Let’s Be Clear: Muji Obsessives Are NOT Called Mujirers

In a guestblogger post on the NY Times’ The Moment, some guy in Berlin named Nick Currie, claims that the Japanese word for Muji addicts is Mujirers.
This is wrong. And by mixing up the L and R, it is wrong in a way that boomerangs nicely on people who poke fun at Japanese speaking English. [Not that I think that’s what Currie, of all people, was doing.]
Mujirer is a transliteration of Mujiraa [ムジラー], which is, in fact, what some people call Muji addicts. [As a 10-year-plus Muji obsessive, I confess I’ve never heard or read this term, but it’s out there, so I’ll go with it.]
The Japanese syllable ラ, is the one that’s used to transliterate both L and R. Sonically, it’s somewhere in between.

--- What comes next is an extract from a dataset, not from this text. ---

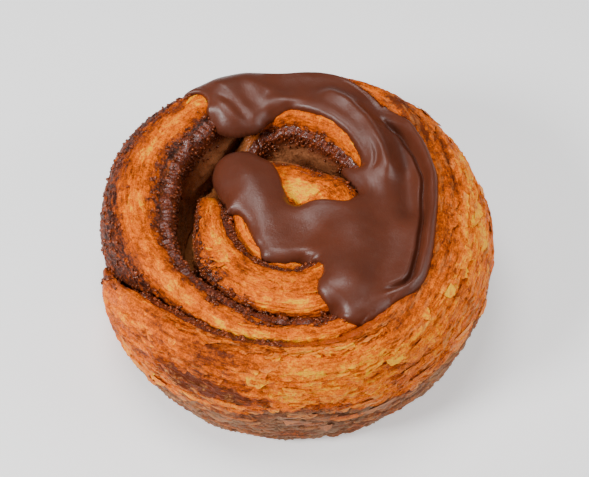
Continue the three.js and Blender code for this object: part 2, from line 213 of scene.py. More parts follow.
# Rounded lumps of two sizes, from the size of noise's folds.
def lumpsOf(points, sizes, seed, fineShare):
    return np.abs(noise(points / sizes[0], seed)) + fineShare * np.abs(noise(points / sizes[1], seed + 1))


# Points of a plane noise from two lengths along and across something.
def plane(along, across, level=0.0):
    along, across = np.broadcast_arrays(along, across)
    return np.stack([along, across, np.full(along.shape, float(level))], -1)


# Unit normals of a grid of points, turned so that one of its columns faces outwards, or inwards for side -1.
def facingNormals(points, rings, column, side=1):
    normals = np.cross(np.gradient(points, axis=0), np.gradient(points, axis=1))
    normals = normals / np.maximum(np.linalg.norm(normals, axis=-1, keepdims=True), 1e-9)
    outward = np.array([np.cos(np.radians(rings)), np.sin(np.radians(rings))]).T * side
    return normals if (normals[:, column, :2] * outward).sum(-1).mean() > 0 else -normals


# Quads of a grid of rows by columns, as corner indices.
def gridFaces(rows, columns):
    i, j = np.meshgrid(np.arange(rows - 1), np.arange(columns - 1), indexing="ij")
    corner = (i * columns + j).ravel()
    return np.stack([corner, corner + 1, corner + columns + 1, corner + columns], -1)


# Adds an object to the scene.
def shown(name, data):
    piece = bpy.data.objects.new(name, data)
    bpy.context.collection.objects.link(piece)
    return piece


# Makes an object from points in millimetres, faces with one number of corners and values for each point.
def meshObject(name, points, faces, values, material):
    mesh = bpy.data.meshes.new(name)
    mesh.vertices.add(len(points))
    mesh.vertices.foreach_set("co", (points * mm).astype(np.float32).ravel())
    mesh.loops.add(faces.size)
    mesh.loops.foreach_set("vertex_index", faces.ravel().astype(np.int32))
    mesh.polygons.add(len(faces))
    mesh.polygons.foreach_set("loop_start", np.arange(0, faces.size, faces.shape[1], dtype=np.int32))
    mesh.update(calc_edges=True)
    mesh.polygons.foreach_set("use_smooth", np.ones(len(faces), bool))
    for key, value in values.items():
        kind = "FLOAT_VECTOR" if value.ndim == 2 else "FLOAT"
        field = mesh.attributes.new(key, kind, "POINT")
        field.data.foreach_set("vector" if value.ndim == 2 else "value", value.astype(np.float32).ravel())
    mesh.materials.append(material)
    return shown(name, mesh)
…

Where Mujiraa is easy and smooth to say in Japanese, in English, Mujirer sucks. Before this Mujirer thing gets too far, I suggest using comparable Japanese words to come up with a better Roman spelling:
One possibly etymology for Mujiraa [ムジラー} is Gojira [ゴジラ], the Japanese name for Godzilla. Compare that to Mozilla, which is transliterated as mojira [モジラ], and except for the long A at the end of Mujiraa, you could make the case for Mujilla.
But I think there’s a better option. The Japanese transliteration of killer–and killah, for that matter, as in Ghostface–is kiraa [キラー]. This pattern would transliterate Mujiraa as either Mujiller or Mujillah. Either one of those is more accurate and sounds better than Mujirer. Use the former for Muji nerds, and the latter for badass Mujihadin who are smuggling suitcases full of that no-label stuff back from the mothership in Yurakucho on a regular basis.